Os Mouros, que partiram pela parte do Espinchuro, certos deste successo, voltam á soccorrer os seus, acham as portas tomadas e guardadas pelos christãos; e aquelles que os attrahiram á planice executando fielmente as ordens de Giraldes, os attacam pela retaguarda e os dispersa : Desesperados os Mouros, e por todos os lados combatidos, abandonam a cidade aos vencedores. Restabelecido o socego, Giraldes permittio aos Mouros, que sobreviveram á caruagem, de ficar debaixo de certas condições na cidade, ou de se retirarem.

Informando logo depois a Affonso I o serviço que acabava de fazer, obteve o perdão para si,e para seus companheiros, e Affonso para bem justificar o merito dos seus serviços, entregou-lhe o governo e guarda da cidade de Evora, até que morreo.
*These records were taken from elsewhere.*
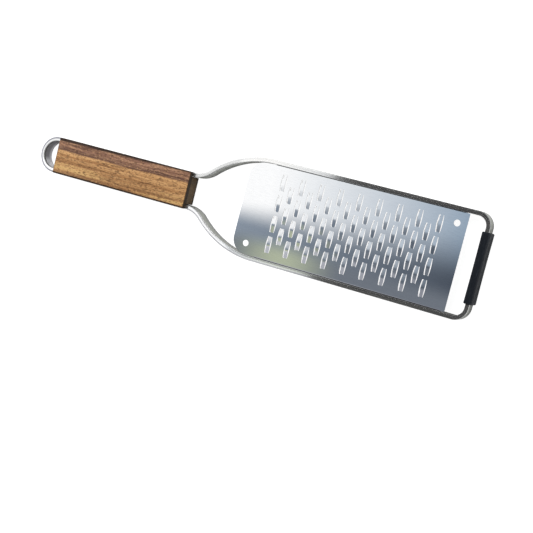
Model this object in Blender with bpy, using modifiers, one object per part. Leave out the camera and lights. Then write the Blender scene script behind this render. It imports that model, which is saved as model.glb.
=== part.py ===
"""Hand grater for ribbons: a steel loop, a grating blade, a wood handle and a rubber foot.

Metres, +Z up. The grater lies on its back: X runs from the hanging loop to the tip, Y across the blade,
and +Z out of the grating face. The origin is under the middle of the whole part, on the surface it lies on.
"""
import math

import bmesh
import bpy
from mathutils import Vector

# Clearance between neighbouring pieces, and how far a cut or a joined shape runs past the face it meets
FIT = 0.0003
OVERRUN = 0.001

# Mesh finish: points nearer than this are one point, and faces that meet at more than these angles (degrees)
# keep a sharp edge in the shading or are rounded
WELD_DISTANCE = 0.000001
SHARP_SHADING_ANGLE = 35
ROUNDED_EDGE_ANGLE = 50

# Steel loop: one flat bar on edge, bent to a closed outline and joined under the foot
BAR_THICKNESS = 0.0028
BAR_WIDTH = 0.0095
BAR_EDGE_CHAMFER = 0.00035
BLADE_END_WIDTH = 0.068
HANDLE_END_WIDTH = 0.025
NECK_BEND_RADIUS = 0.0175
SHOULDER_BEND_RADIUS = 0.064
TIP_CORNER_RADIUS = 0.0076
HANGING_BEND_STEPS = 10
NECK_BEND_STEPS = 7
SHOULDER_BEND_STEPS = 10
TIP_CORNER_STEPS = 7

# Wood handle: a block that sits between the bars, with a front flange over their edges
HANDLE_LENGTH = 0.1066
HANDLE_HANGING_BEND_GAP = 0.003
HANDLE_NECK_BEND_GAP = 0.0004
HANDLE_SIDE_OVERHANG = 0.0001
HANDLE_FLANGE_HEIGHT = 0.004
HANDLE_EDGE_RADIUS = 0.0009
HANDLE_EDGE_STEPS = 3

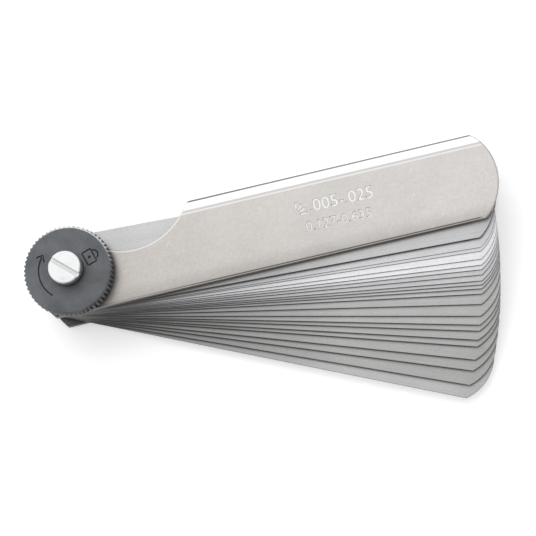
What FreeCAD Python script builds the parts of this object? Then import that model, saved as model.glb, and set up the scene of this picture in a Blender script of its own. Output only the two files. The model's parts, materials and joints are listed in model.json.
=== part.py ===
import FreeCAD, Part
import math
import os

# Feeler gauge, inch set of 21 leaves, in millimetres.
# The gauge lies on its back: +Z points from the rear ear to the knurled lock nut,
# +X runs along the case to its closed end, +Y points to the folded spine of the case.
# The origin is on the pivot axis, in the rear face of the case.

INCH = 25.4

# Leaves, listed from the front of the pack to the rear.
# The thickest leaf lies in front, where it covers and protects the thin ones.
LEAF_THOUSANDTHS = [25] + list(range(5, 25))
LEAF_WIDTH = 12.7
LEAF_TIP = 70.4
LEAF_HEEL = 6.35
LEAF_BULGE = 3.2
LEAF_BORE = 5.08
LEAF_GAP = 0.02

# Each leaf is turned a little further out of the case than the leaf in front of it.
FAN_STEPS = [
    2.6, 1.3, 0.5, 1.1, 0.8, 0.6, 0.7, 0.8, 0.5, 0.5, 0.7,
    1.4, 1.6, 1.2, 0.8, 1.2, 0.9, 1.8, 1.5, 2.0, 1.8,
]

# Case: one sheet of steel folded into a channel around the leaf pack.
SHEET = 1.2
CASE_LOW = 6.7
CASE_TOP = 7.8
CASE_CORNER = 68.7
CASE_TIP = 72.1
REAR_SHORTER = 1.3
BEND_OUTER = 2.1
BEND_INNER = 0.4
EAR_RADIUS = 6.6
EAR_HEEL = 3.95
NOTCH_RADIUS = 11.2
NOTCH_X = 11.1
NOTCH_Y = 12.7

PACK_HEIGHT = sum(LEAF_THOUSANDTHS) / 1000 * INCH + LEAF_GAP * (len(LEAF_THOUSANDTHS) + 1)
CASE_HEIGHT = 2 * SHEET + PACK_HEIGHT

# Pivot post: flat countersunk head in the rear ear, plain shank, threaded front end.
POST_SHANK = 5.0
POST_HEAD = 6.6
POST_CONE = 0.7
POST_THREAD = 4.2
POST_SHOULDER_BELOW_FACE = 0.3
POST_CHAMFER = 0.2
FIT_CLEARANCE = 0.02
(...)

Desde o instante em que Giraldes julgou deixar a vida incurta e má, até que expirou, ninguem foi mais fiel e honrado que elle.

(Ext. da Chr. de D. Galvão).

D. Fuas Roupinho, 1.° almirante Portuguez.

Vês este, que sabindo da cilada,

Dá sobre o rei, que cerca a villa forte,

Lá o rei tem preso, e a villa descercada
Illustre feito digno de Mavorte!

Vêl-o cá vai pintando nesta armada,
No mar tambein aos Mouros dando a morte,
Tomando-lhe as galés, levando a gloria

Da primeira maritima victoria (1).

(1) Depois da victoria que D. Fuas, obteve do mouro Gomi, dirigio-se a Coimbra onde estava El-Réi, sabendo que andavam galés de Mouros pela costa fazendo damno, e indo por mandado do rei sobre ellas as tomou todas em 16 de Junho.